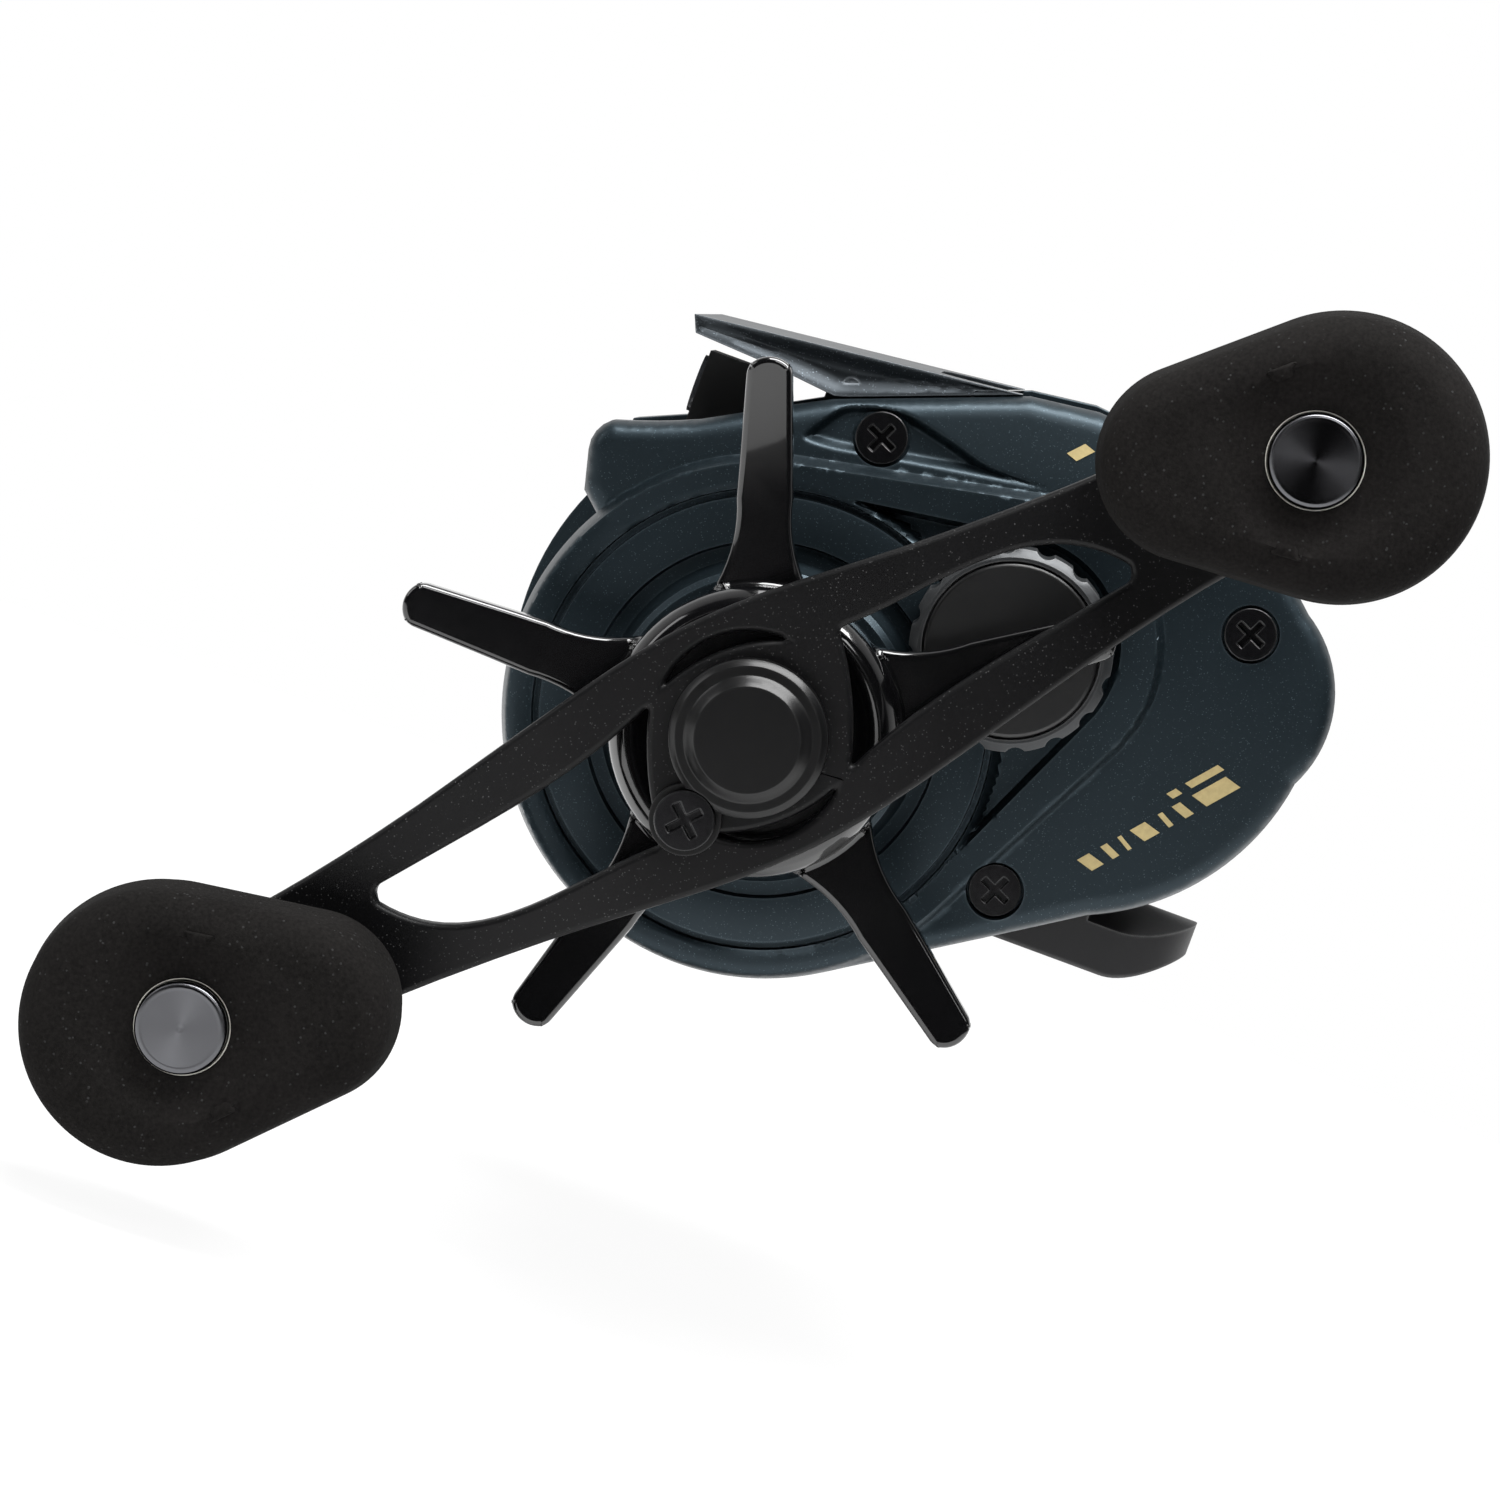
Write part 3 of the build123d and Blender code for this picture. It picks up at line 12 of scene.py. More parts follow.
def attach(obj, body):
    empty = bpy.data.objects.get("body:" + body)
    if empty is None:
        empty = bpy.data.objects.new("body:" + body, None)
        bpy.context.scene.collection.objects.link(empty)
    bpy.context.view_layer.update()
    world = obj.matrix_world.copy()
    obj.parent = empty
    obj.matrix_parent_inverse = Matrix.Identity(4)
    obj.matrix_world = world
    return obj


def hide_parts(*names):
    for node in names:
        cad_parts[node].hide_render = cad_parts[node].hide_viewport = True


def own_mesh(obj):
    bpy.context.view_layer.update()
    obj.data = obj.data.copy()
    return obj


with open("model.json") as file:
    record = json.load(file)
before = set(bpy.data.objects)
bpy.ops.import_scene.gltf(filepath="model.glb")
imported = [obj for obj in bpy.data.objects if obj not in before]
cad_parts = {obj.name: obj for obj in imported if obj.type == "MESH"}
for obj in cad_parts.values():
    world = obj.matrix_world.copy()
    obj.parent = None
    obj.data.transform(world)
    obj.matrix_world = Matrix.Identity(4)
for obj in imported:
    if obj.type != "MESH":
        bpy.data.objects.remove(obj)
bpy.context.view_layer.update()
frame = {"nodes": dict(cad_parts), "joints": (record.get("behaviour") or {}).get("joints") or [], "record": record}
nodes = frame["nodes"]

MM = 0.001
FULL_TURN = 2 * math.pi
pivot = {joint["name"]: Vector(joint["pos_m"]) / MM for joint in frame["joints"] if joint.get("pos_m")}
DRIVE = (pivot["handle_turn"].x, pivot["handle_turn"].z)
SPOOL = (pivot["spool_turn"].x, pivot["spool_turn"].z)
KNOB_1 = (pivot["knob_1_turn"].x, pivot["knob_1_turn"].z)
KNOB_2 = (pivot["knob_2_turn"].x, pivot["knob_2_turn"].z)
body_of_node = {node: body for body, held in frame["record"]["behaviour"]["bodies"].items() for node in held}
slot_of_node = {part["node"]: part["material_slot"] for part in frame["record"]["subparts"]}


# ---------------------------------------------------------------- camera
IMAGE_RIGHT = Vector((-0.9397, 0.0, 0.342))
IMAGE_UP = Vector((0.342, 0.0, 0.9397))


def place_camera():
    """Long lens from the handle side, with the reel's rod axis tilted in the picture."""
    lens = bpy.data.cameras.new("studio_lens")
    lens.lens = 122.5
    lens.sensor_width = 36.0
    lens.clip_start = 0.01
    lens.clip_end = 20.0
    camera = bpy.data.objects.new("studio_camera", lens)
    bpy.context.scene.collection.objects.link(camera)
    forward = (-0.0588 * IMAGE_RIGHT - 0.0849 * IMAGE_UP + Vector((0, -1, 0))).normalized()
    right = forward.cross(IMAGE_UP).normalized()
    up = right.cross(forward)
    turned = Matrix((right, up, -forward)).transposed().to_4x4()
    camera.matrix_world = Matrix.Translation(Vector((0.04, 427.0, 53.9)) * MM) @ turned
    bpy.context.scene.camera = camera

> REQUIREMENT
Show, from the material above, each line that includes the string "link".

> RIGHT ANSWER
        bpy.context.scene.collection.objects.link(empty)
    bpy.context.scene.collection.objects.link(camera)